Discussing his new book, the Harvard minister calls for modesty in religious debate and decries the domestication of the Christian God.

Interview by Lisa Miller

Newsweek Web Exclusive
Nov 10, 2007

Peter GomesIn his new book The Scandalous Gospel of Jesus the Rev. Peter Gomes pushes Christians to see beyond what he says is the “domesticated” view of the Christian Lord and embrace instead the gospel message of radical good and radical justice. Gomes decries the slogan “What would Jesus do?” as superficial and self-justifying, preferring instead “What would Jesus have me do?” “Unlike Dr. Phil, [Jesus] does not dispense free advice on television,” writes Gomes, “so it falls to us to try to figure out what we ought to do in our time, with our own skills and problems, based on what we think about Jesus.” The iconoclastic Gomes is the Plummer Professor of Christian Morals at Harvard University and the minister of Memorial Church in Harvard Yard.
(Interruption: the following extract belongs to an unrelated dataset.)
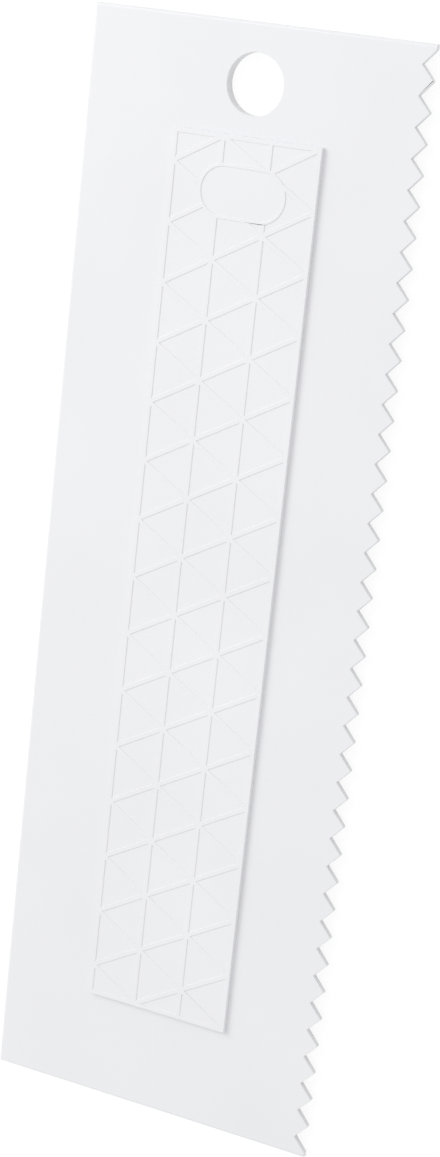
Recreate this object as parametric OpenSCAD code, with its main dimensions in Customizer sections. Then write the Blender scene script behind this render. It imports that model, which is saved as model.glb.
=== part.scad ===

NEWSWEEK’s Lisa Miller spoke with him. Excerpts:

What do you think is wrong with the public conversation about religion today?
Rev. Peter Gomes: Well, most of it is conducted quite frankly at too high a decibel level, and it is not particularly well informed. It’s a lot of shouting and not very much substance, and it tends to give religion a very bad name.

What’s the solution?
I think the solution is a certain amount of modesty, which is a very old-fashioned word, in making claims that we don’t know very much about, and with respect to traditions that are not our own. I am unabashedly a Christian, but most people who talk about Christianity don’t know very much about what they’re talking about.